Kata raja, “Oh pembantuku, engkau seorang muslim sejati. Dan lebih baik bila engkau memimpin negara ini daripada aku. Engkau adalah seorang raja, dan Aku adalah pendukungmu.”

Saat seorang hamba memperlihatkan bahwa dia tidak mempunyai keinginan, dalam berbagai cara Allah SWT membuat mereka menjadi raja. Saat kalian tidak menunjukkan keinginan… Nabi SAW tak pernah mempunyai suatu keinginan. Allah SWT membuat beliau sebagai Rasul terakhir. Orang-orang suci, mereka tunduk pada Kehendak Allah SWT dan kehendak Nabi SAW.

Allah SWT menjadikan mereka orang-orang suci. Saat kalian menundukkan diri pada kehendak guru kalian, maka beliau akan mengangkat kalian dan mempercayai kalian untuk membawa amanah umat di bawah pengajaran kalian. Itulah hal yang penting, tunduk. Tidak bangga terhadap gagasan dan pikiran kalian sendiri.

Ini adalah suatu kutukan, jika kalian bangga dengan pikiran dan gagasan diri sendiri. Kalian seorang pecundang. Saat ini, karena arogansi, kesombongan, anak-anak tidak menerima apa yang orang tua katakan. Orang tua tidak menerima apa yang orang yang lebih tua katakan. Setiap orang berlari dalam jalan mereka masing-masing. Mereka tidak mau mendengar apa yang Islam dan Qur'an katakan. Mereka mendengarkan hanya yang dunia katakan pada mereka, dan apa yang setan katakan pada mereka, dan nafsu-nafsu buruk yang dibisikkan.

Lihat anak laki-laki itu. Siapa namanya? Hamdan. Bagaimana ia membawakan (membaca zikir Asma-ul Husna-penerj)? Berapa umurmu? 12 tahun. Ia membaca lebih baik dari semua yang berada di ruangan ini. Ia berumur 12 tahun, dan kita ini berumur 70, 80, 90, 60, 50, 40, 30. Dunia ini tidak ada di hatinya.

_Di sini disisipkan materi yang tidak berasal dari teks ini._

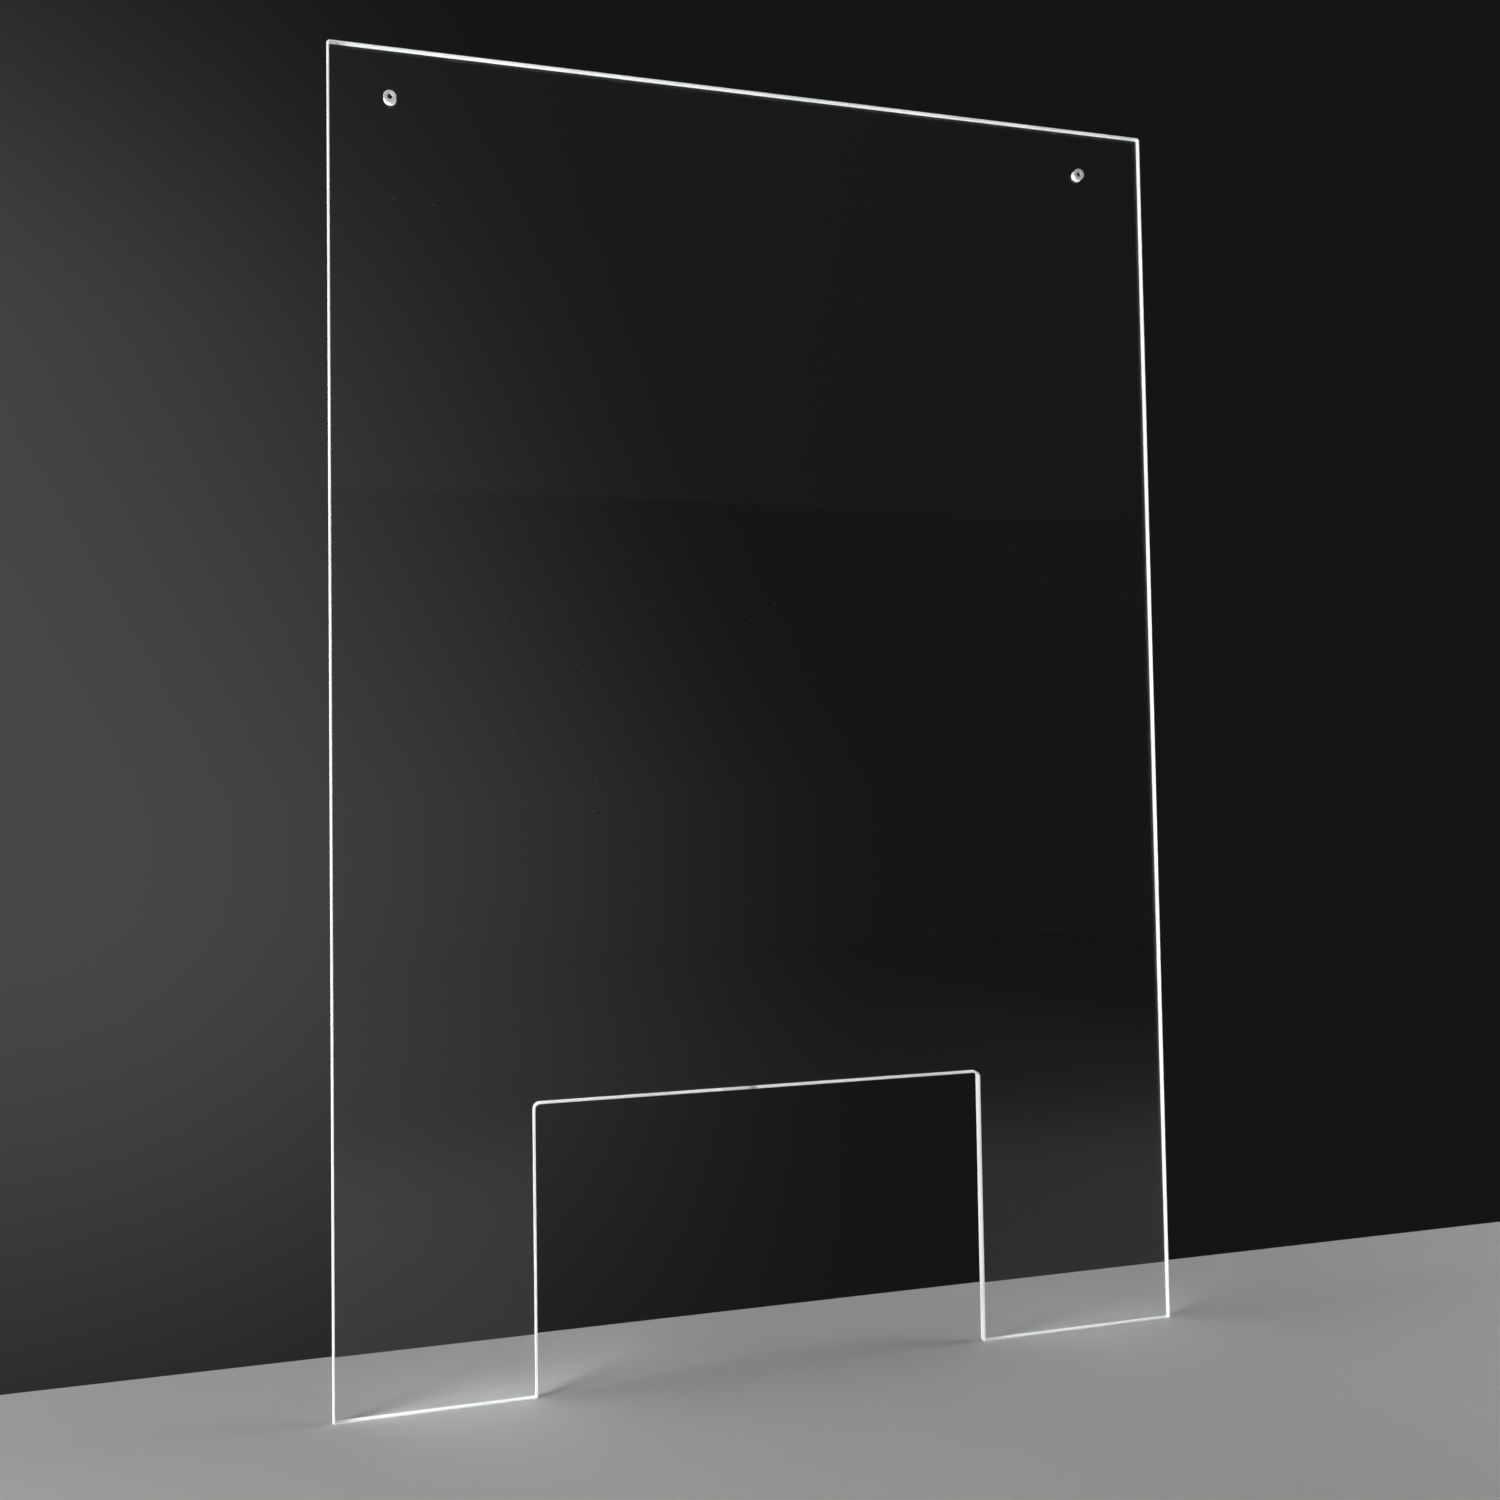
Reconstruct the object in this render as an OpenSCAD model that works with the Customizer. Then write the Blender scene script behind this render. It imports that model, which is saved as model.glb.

Yang lain, Allah SWT memberi mereka—bukannya belajar membaca seperti Hamdan, mereka sedang belajar bagaimana menyanyikan lagu-lagu, MTV, video klip, diskotik, mengejar wanita cantik, artis, aktris. Ini adalah gaya hidup seorang yang masih sangat muda dalam meningkatkan kepatuhannya pada Allah SWT. Ia akan berada dalam bayang-bayang singgasana Allah SWT saat kiamat nanti.

Nabi SAW bersabda, “Yang tujuh akan berada di bawah bayang-bayang Allah SWT saat kiamat.” Saat matahari akan membakar otak setiap orang. Allah SWT akan menaungi ketujuh kelompok itu. Salah satu dari mereka adalah “waladun nasya `ala ta`atillah,” -– seorang anak yang tumbuh dalam kepatuhan pada Allah SWT.” Yang lain adalah walad, yang tak pernah mengatakan "huh" pada ayah bundanya saat dia hidup. Allah SWT akan menaunginya.

Orang kaya saat ini atau mereka yang berpenghasilan menengah sedang mengejar segala yang kotor; dan anak tadi yang tidak mempunya apa-apa mengejar kepatuhan pada Allah SWT, sangat berlawanan.

Namun kita masih mengatakan bahwa Allah SWT selalu penuh ampunan. Dan Allah SWT telah mengatakan pada Nabi SAW, “wa maa arsalnaaka illa Rahmatan lil `aalamiin.” Dan tiadalah Kami mengutus kamu, melainkan untuk (menjadi) rahmat bagi semesta alam. [QS 21:107]

Jadi insya Allah kita akan, masing-masing dari kita akan berada di bawah ampunan Allah SWT. Mereka yang sedang berlari ke sana ke mari, Allah SWT memberi mereka ampunan-Nya (amin).